Словом, в списках героев не числился.
В Пицунду я приехал в воскресенье. Дежурный по отделению милиции, проверив мое командировочное предписание, выданное в Москве Министерством охраны общественного порядка, нахмурился.
— Да, есть такой Шавлухашвили, живет в селении Лидзава. А что он натворил?
— Пока не знаю, — ответил я встревоженному дежурному. — Вот хочу выяснить.
Дом, каких здесь много, — большой, просторный, сложенный из камня, с верандой, но еще не достроенный. Во дворе фруктовые деревья, цветы.
У ворот меня встретил рыжий мальчишка лет семи-восьми, весь обсыпанный конопушками. Это, наверное, и есть «маленький Николай», подумал я.
— Вам папу? Сейчас!
Мальчик метнулся сначала в пристройку, где была летняя кухня, а оттуда — в дом.
Из пристройки вышла светловолосая, средних лет русская женщина и, заслонившись рукой от солнца, стала молча разглядывать приезжего.

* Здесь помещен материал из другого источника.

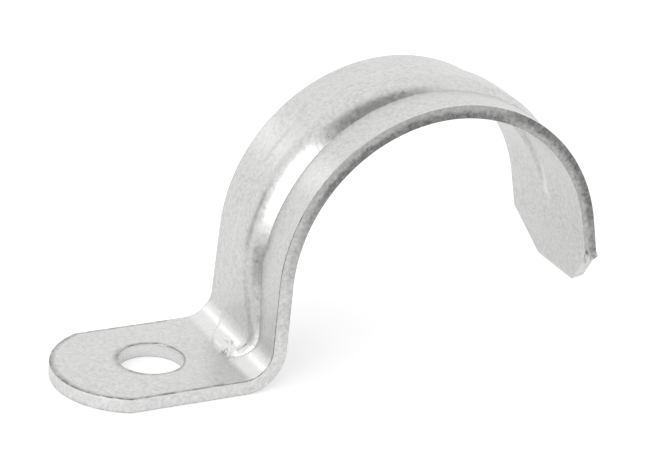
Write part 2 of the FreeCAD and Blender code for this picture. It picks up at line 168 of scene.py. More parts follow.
# Where the finish changes, and where shade and highlights are painted on. A pair holds
# where a change starts and where it ends. Turns over the arch are from level on the
# tongue's side, but for ARCH_CUT_SHADE_TURN and CORNER_HIGHLIGHT_TURN, which are from level
# on the leg's side. The bend's run from leg to foot.
CUT_FACE = 0.5
BEND_CUT_FACE = 0.25
CUT_FROM = 6.5 * MM
HOLE_RIM = 0.3 * MM
RIM_NEAR = 0.25 * MM
CORNER_DEPTH = 0.88 * MIDDLE
CORNER_FACE_LOW = 0.3
CORNER_FACE_HIGH = 0.995
# The cut's painted shade: none on the foot, whose cut is painted light as a reflection of
# the floor, growing up the leg and over the arch.
LEG_CUT_SHADE = 0.3
LEG_CUT_SHADE_Z = (3 * MM, 9 * MM)
ARCH_CUT_SHADE_TURN = (math.radians(-4), math.radians(48))
CLIP_CUT_SHADE = 0.1
TONGUE_CUT_SHADE = 0.8
TONGUE_CUT_SHADE_Z = (TONGUE_CORNER_Z, TONGUE_CORNER_Z + 0.2 * MM)
# Where the cut's corners carry a painted highlight instead of painted shade.
CORNER_HIGHLIGHT_TURN = (math.radians(35), math.radians(75))
CUT_SIDE_TURN = (math.radians(80), math.radians(55))
# The bend's burnished band, painted lighter as a highlight, and the burnished streak and
# spot along the rib's tail, painted as highlights.
BEND_RUB_HIGHLIGHT_IN = (math.radians(20), math.radians(35))
BEND_RUB_HIGHLIGHT_OUT = (math.radians(72), math.radians(88))
TAIL_RUB_HIGHLIGHT_IN = 0.5 * MM
TAIL_RUB_HIGHLIGHT_EDGE = (0.12 * MM, 0.4 * MM)
TAIL_HIGHLIGHT_SPOT = math.radians(15)
TAIL_HIGHLIGHT_SPOT_STRETCH = 2.2
TAIL_HIGHLIGHT_SPOT_EDGE = (0.3 * MM, 0.9 * MM)

# The plating: a fine grain, a mottle and wide clouds. A SPREAD is the part of a noise
# that is stretched to a whole step, and a SHARE is how strongly a layer covers.
GRAIN = {"scale": 2500, "detail": 3, "rough": 0.65}
GRAIN_SPREAD = (0.36, 0.64)
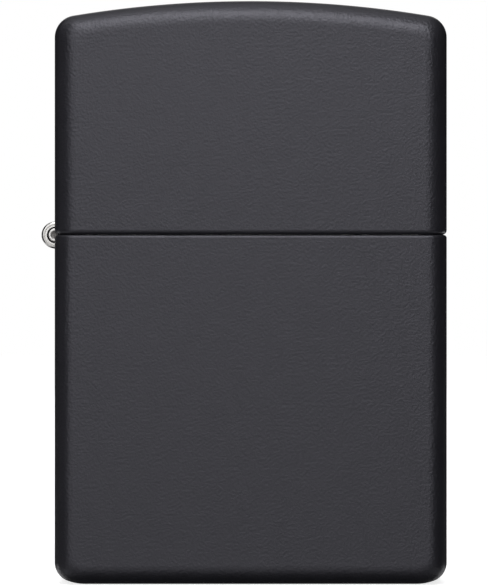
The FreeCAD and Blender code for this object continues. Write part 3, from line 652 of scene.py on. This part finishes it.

«А это кто? — подумал я. — Жена Мария Александровна, гостящая родственница или одна из тех отдыхающих «дикарок», которыми здесь летом забиты все углы и веранды?»
— Папа, да скорей же, тебя ведь ждут! — выпорхнул на недостроенное крыльцо Коля.
Я не сразу сообразил, что идущий к воротам человек в легких домашних брюках, без рубашки — это и есть капитан Шавлухашвили.
Он шел неторопливо, легкой, пружинящей походкой спортсмена или охотника. На вид ему можно дать сорок пять — пятьдесят, не больше — так он молодо выглядит для своих шестидесяти пяти лет. Крепкое, загорелое тело, свежее, чисто выбритое лицо, лишь слегка тронутое морщинками. И только глаза свидетельствуют о том, что человек этот уже немолод.
Сдержанно поздоровался, разглядывая меня пристально и внимательно. Выслушав меня — кто я, откуда и зачем приехал, — сухо сказал:
— Боюсь, что зря утруждали себя. Про меня вы все могли узнать и в Тбилиси. Я вряд ли могу быть вам полезен: не умею да и не хочу рассказывать о себе.
Мой журналистский опыт подсказал, что настаивать в таких случаях нельзя, но и отступать сразу тоже не следует.
— Тогда позвольте мне, Георгий Николаевич, — сказал я, — быть вашим гостем. По крайней мере хоть сегодня.
— О, это другой разговор! — сразу же переменился Шавлухашвили. — Заходи, кацо. Мария, Коля, принимайте гостя. Знакомьтесь: жена Мария Александровна, а это мой наследник. Вот только конопатый он чересчур.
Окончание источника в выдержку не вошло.